Minerals deep within our planet may be behaving in unexpected ways

By Mike Scott

Illustration of earth crusts

Image by Getty Images

Scientists have long understood that solid rock—400 miles below Earth’s surface and subject to intensely high temperatures and lower-mantle pressures—can deform. That allows it to then ooze like chunky peanut butter with its lubricating oil and hard, unchanging nuts. 

But an international team of researchers, including James Van Orman, PhD, professor of geochemistry and mineral physics in the College of Arts and Sciences, has published findings in the journal Nature that upend previous understandings.

They posit that scientists may have confused which of the two key minerals in Earth’s mantle is the oil and which is the nut. Understanding what makes the mantle ooze and flow is especially important, given that this flow of rock produces most of Earth’s volcanoes and earthquakes.

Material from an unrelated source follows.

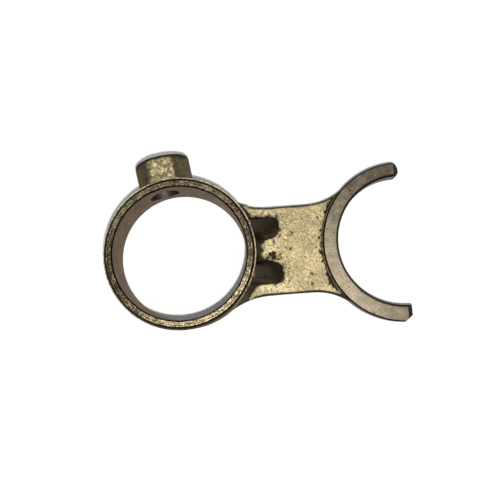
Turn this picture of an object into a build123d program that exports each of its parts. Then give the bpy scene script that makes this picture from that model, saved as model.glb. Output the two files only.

Van Orman and colleagues from Université de Lille in France and the California Institute of Technology used a modeling system to better understand how the lower mantle’s two minerals—bridgmanite and periclase—deform over time. Scientists had believed periclase was like the oil and could make the mantle softer or harder depending on how it was distributed. But instead, Van Orman said, periclase is like the nuts. No matter how you distribute it, it doesn’t really change the “viscosity,” or consistency of the mantle itself.

“Understanding the viscosity of the lower mantle at such a granular level means we are in a better position to predict how Earth’s mantle convects,” or transfers its internal heat, Van Orman said.